Wily Shore Gold takes the reins

The second-last day of March was a big one for Shore Gold’s shareholders, with the feisty junior explorer scoring a huge tactical victory over a stumbling De Beers, its major partner in the Fort la Corne (FalC) project in central Saskatchewan, where they are exploring one of the largest diamond-bearing kimberlite fields in the world.

Ownership in the FalC joint venture is divided between Shore Gold (42.235%), De Beers (42.245%), Cameco (5.51%) and UEM Inc. (formerly Uranerz Exploration and Mining) at a 10% carried interest. Shore Gold only recently came by its interest through its merger in late October with Kensington Resources.

De Beers had been objecting to a most unusual — and goodwill-killing — deal Shore Gold struck with Cameco and UEM shortly after the closing of the Kensington merger. Under the deal, Cameco and UEM agreed to sell to Shore Gold the voting rights to their shareholdings, for up to seven years, for a combined C$10 million.

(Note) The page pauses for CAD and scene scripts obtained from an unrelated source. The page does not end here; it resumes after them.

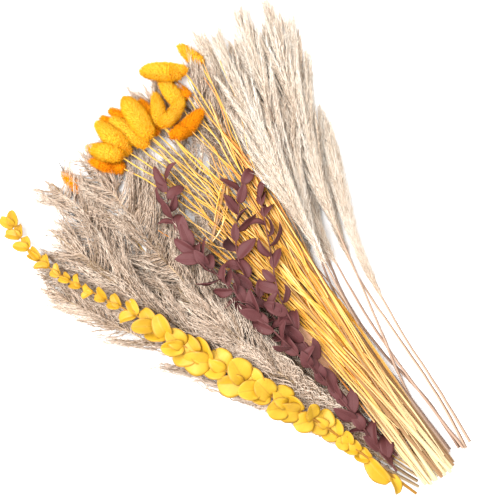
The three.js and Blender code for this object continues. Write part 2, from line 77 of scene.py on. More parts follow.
class Wire:
    """A socket's value. Python's operators add Math nodes, or Vector Math nodes for a vector."""

    def __init__(self, kit, socket, vector=False):
        self.kit = kit
        self.socket = socket
        self.vector = vector

    __add__ = wired("ADD")
    __radd__ = wired("ADD", swapped=True)
    __sub__ = wired("SUBTRACT")
    __rsub__ = wired("SUBTRACT", swapped=True)
    __mul__ = wired("MULTIPLY")
    __rmul__ = wired("MULTIPLY", swapped=True)
    __truediv__ = wired("DIVIDE")
    __rtruediv__ = wired("DIVIDE", swapped=True)
    __pow__ = wired("POWER")
    __gt__ = wired("GREATER_THAN")
    __lt__ = wired("LESS_THAN")


def is_vector(value):
    return isinstance(value, Wire) and value.vector


class Kit:
    """Adds nodes to one tree."""

    def __init__(self, tree):
        self.tree = tree
        tree.nodes.clear()

    def add(self, kind, settings=None, sockets=None):
        """Makes a node of this type: its settings first, then its sockets' values or links."""
        node = self.tree.nodes.new(kind)
        for name, value in (settings or {}).items():
            if name == "stops":
                self.set_stops(node.color_ramp.elements, value)
            else:
                setattr(node, name, value)
        for name, value in (sockets or {}).items():
            self.put(node.inputs[name], value)
        return node

    def set_stops(self, elements, stops):
        while len(elements) < len(stops):
            elements.new(1.0)
        for element, (position, colour) in zip(elements, stops):
            element.position = position
            element.color = (*colour[:3], 1.0)

    def put(self, socket, value):
        if isinstance(value, Wire):
            self.tree.links.new(value.socket, socket)
        elif isinstance(value, bpy.types.NodeSocket):
            self.tree.links.new(value, socket)
        else:
            socket.default_value = value

    def calc(self, operation, *values):
        """One Math or Vector Math node on these values."""
        if not any(is_vector(value) for value in values):
            node = self.add("ShaderNodeMath", {"operation": operation}, dict(enumerate(values)))
            return Wire(self, node.outputs[0])
        if operation == "MULTIPLY" and not all(is_vector(value) for value in values):
            way, size = values if is_vector(values[0]) else values[::-1]
            sockets = {0: way, "Scale": size}
            node = self.add("ShaderNodeVectorMath", {"operation": "SCALE"}, sockets)
        else:
            node = self.add("ShaderNodeVectorMath", {"operation": operation}, dict(enumerate(values)))
        return Wire(self, node.outputs[0], vector=True)

    def sine(self, value):
        return self.calc("SINE", value)

    def cosine(self, value):
        return self.calc("COSINE", value)

    def highest(self, one, other):
        return self.calc("MAXIMUM", one, other)

    def lowest(self, one, other):
        return self.calc("MINIMUM", one, other)

    def point(self, x, y, z):
        return Wire(self, self.add("ShaderNodeCombineXYZ", {}, {0: x, 1: y, 2: z}).outputs[0], vector=True)

    def parts(self, way):
        node = self.add("ShaderNodeSeparateXYZ", {}, {0: way})
        return [Wire(self, socket) for socket in node.outputs]

    def noise(self, place, scale, detail=2.0):
        """A noise's value, from about 0.2 to 0.8, and its colour as a vector."""
        sockets = {"Vector": place, "Scale": scale, "Detail": detail}
        node = self.add("ShaderNodeTexNoise", {}, sockets)
        return Wire(self, node.outputs[0]), Wire(self, node.outputs[1], vector=True)


class ShapeKit(Kit):
    """Adds nodes to a Geometry Nodes tree, whose named inputs are in self.given."""

    def __init__(self, name, inputs):
        tree = bpy.data.node_groups.new(name, "GeometryNodeTree")
        tree.is_modifier = True
        super().__init__(tree)
        sides = tree.interface
        sides.new_socket(name="Geometry", in_out="INPUT", socket_type="NodeSocketGeometry")
        for label, kind in inputs:
            sides.new_socket(name=label, in_out="INPUT", socket_type=f"NodeSocket{kind}")
        sides.new_socket(name="Geometry", in_out="OUTPUT", socket_type="NodeSocketGeometry")
        self.given = {socket.name: Wire(self, socket) for socket in self.add("NodeGroupInput").outputs}

    def made(self, kind, settings=None, sockets=None, output=0, vector=False):
        return Wire(self, self.add(kind, settings, sockets).outputs[output], vector)

    def finish(self, shape, smooth=True):
        """Ends the tree in Realize Instances, Set Shade Smooth and Set Material."""
        real = self.made("GeometryNodeRealizeInstances", {}, {0: shape})
        smooth = self.made("GeometryNodeSetShadeSmooth", {}, {0: real, "Shade Smooth": smooth})
        sockets = {0: smooth, "Material": self.given["Material"]}
        self.add("NodeGroupOutput", {}, {0: self.made("GeometryNodeSetMaterial", {}, sockets)})
        return self.tree

    def named(self, name, kind="FLOAT"):
        sockets = {"Name": name}
        settings = {"data_type": kind}
        return self.made("GeometryNodeInputNamedAttribute", settings, sockets, vector=kind != "FLOAT")

    def store(self, shape, name, value, kind="FLOAT", domain="POINT"):
        settings = {"data_type": kind, "domain": domain}
        sockets = {0: shape, "Name": name, "Value": value}
        return self.made("GeometryNodeStoreNamedAttribute", settings, sockets)

    def random(self, low, high, seed, step=0):
        """A different number for each point."""
        sockets = {"Seed": seed + step if isinstance(seed, Wire) else seed}
        node = self.add("FunctionNodeRandomValue", {"data_type": "FLOAT"}, sockets)
        self.put(node.inputs[2], low)
        self.put(node.inputs[3], high)
        return Wire(self, node.outputs[1])

    def place(self):
        return self.made("GeometryNodeInputPosition", vector=True)

    def index(self):
        return self.made("GeometryNodeInputIndex")

    def join(self, *shapes):
        node = self.add("GeometryNodeJoinGeometry")
        for shape in reversed(shapes):
            self.put(node.inputs[0], shape)
        return Wire(self, node.outputs[0])

    def split(self, shape, chosen):
        """The points that are chosen, and the rest."""
        sockets = {0: shape, "Selection": chosen}
        node = self.add("GeometryNodeSeparateGeometry", {"domain": "POINT"}, sockets)
        return Wire(self, node.outputs[0]), Wire(self, node.outputs[1])

    def tubes(self, chains, sides):
        """Round tapered strands along edge chains, as thick as their girth says."""
        line = self.made("GeometryNodeMeshToCurve", {}, {0: chains})
        ring = self.made("GeometryNodeCurvePrimitiveCircle", {}, {"Resolution": sides, "Radius": 1.0})
        ring = self.store(ring, "edge", self.index() * (EDGE_STEP * 3) / sides)
        sockets = {"Curve": line, "Profile Curve": ring, "Scale": self.named("girth"), "Fill Caps": True}
        return self.made("GeometryNodeCurveToMesh", {}, sockets)

    def needle(self):
        """A closed needle, one long and one in radius, that knows how far along it each point is."""
        sockets = {"Vertices": 3, "Radius Top": 0.0, "Radius Bottom": 1.0, "Depth": 1.0}
        cone = self.made("GeometryNodeMeshCone", {"fill_type": "NGON"}, sockets)
        cone = self.store(cone, "hair_share", self.parts(self.place())[2])
        return self.store(cone, "edge", self.index() * EDGE_STEP)

    def grown(self, points, turn, thickness, length):
        """Needles on these points, as real faces."""
        size = self.point(thickness, thickness, length)
        sockets = {0: points, "Instance": self.needle(), "Rotation": turn, "Scale": size}
        needles = self.made("GeometryNodeInstanceOnPoints", {}, sockets)
        real = self.made("GeometryNodeRealizeInstances", {}, {0: needles})
        return self.store(real, "share", self.named("hair_share"))

    def mapped(self, shape):
        """Stores each point's tone and share, and the same two numbers as the bake's map."""
        tone = self.lowest(self.highest(self.named("tone"), 0.0), 1.0) * TONE_ROOM + self.named("edge")
        shape = self.store(shape, "tone", tone)
        share = self.lowest(self.highest(self.named("share"), 0.0), 1.0)
        shape = self.store(shape, "share", share)
        both = self.point(self.named("tone"), self.named("share"), 0.0)
        return self.store(shape, BAKE_MAP, both, "FLOAT2", "CORNER")

    def over_floor(self, shape):
        x, y, z = self.parts(self.place())
        lifted = self.point(x, y, self.highest(z, FLOOR_GAP))
        return self.made("GeometryNodeSetPosition", {}, {0: shape, "Position": lifted})


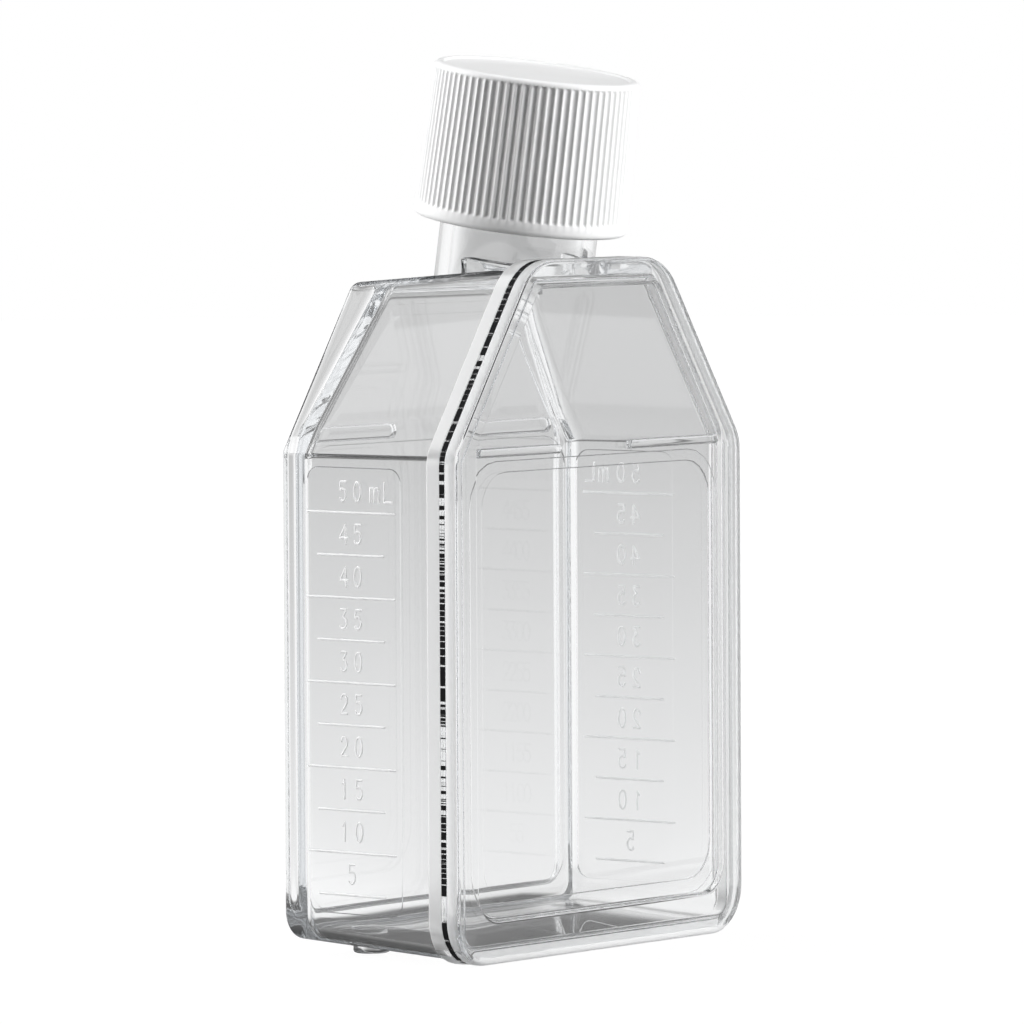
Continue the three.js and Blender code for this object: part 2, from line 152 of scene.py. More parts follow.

In arranging the deal, the upstart Shore Gold was effectively ripping the operatorship of the FalC JV out of the hands of De Beers, the most experienced diamond explorer in history, and FalC’s operator since 1998.

Uncomfortable being pushed to the sidelines, De Beers objected strenuously to the backroom deal and filed a statement of claim in early February. It essentially argued that it had a right of first refusal on the sale of voting rights, not just on the sale of the actual ownership stakes in the JV. However, the case was quickly dismissed, with costs, on March 30.

De Beers has decided to appeal, but Shore Gold is now more or less free to push through its own exploration program for 2006 as soon as the management committee can meet in mid-April (wouldn’t you love to sit in on that meeting!). Shore Gold’s program will likely be far more aggressive and expensive than anything De Beers would have tabled, depending far more on bulk sampling than drilling.

With its myriad of superior diamond assets around the world, De Beers had adopted the slow-and-steady approach to its duties as FalC operator, tinkering around for years, poking, prodding and analyzing the absolutely immense kimberlite bodies. It was an exasperating period for its partners, particularly true believer Kensington.

Shore Gold, and Kensington before it, wants to attack this project and spend the big bucks necessary to settle the question once and for all: these massive bodies are proven to contain large, valuable diamonds, but are they economic to mine?

Meanwhile, next door to the FalC claims, Shore Gold is spending $44 million over 30 months at its wholly owned Star kimberlite completing a prefeasibility study. Compare that to FalC, which has had $30 million spent on it over 14 years.

This outlay at Star is easily handled by Shore: it started this year with $252 million in working capital, after raising $237 million in equity last year, including a major infusion from gold giant and bulk-mining expert Newmont Mining. Clearly, Shore Gold is one company that’s cashed up and ready for action.

With this latest dismissal in Saskatchewan’s courts, De Beers has lost some face in Canada, with its “partner of choice” theme once again ringing hollow here. When all three of your partners in a single JV conspire behind your back to take away your operatorship, it might be time to start rethinking the old marketing slogans.

But then again, maybe De Beers doesn’t believe it either: when you casually stroll through the “Partnerships” portion of their website, there’s no mention that the company has any joint-venture partners in Canada, where it’s been active almost four decades, though the company goes to great lengths to describe ones it has with juniors in Australia, Botswana, Brazil, India, South Africa, Tanzania and even the basket-case Zimbabwe.

Philosophically at least, De Beers is still committed to the concept of partnering with juniors. It has some 60 joint ventures worldwide with junior mining and exploration companies, and plans to spend US$95 million on exploration worldwide this year, or about 1.6% of its revenue from its interests in 20 diamond mines, mostly in southern Africa.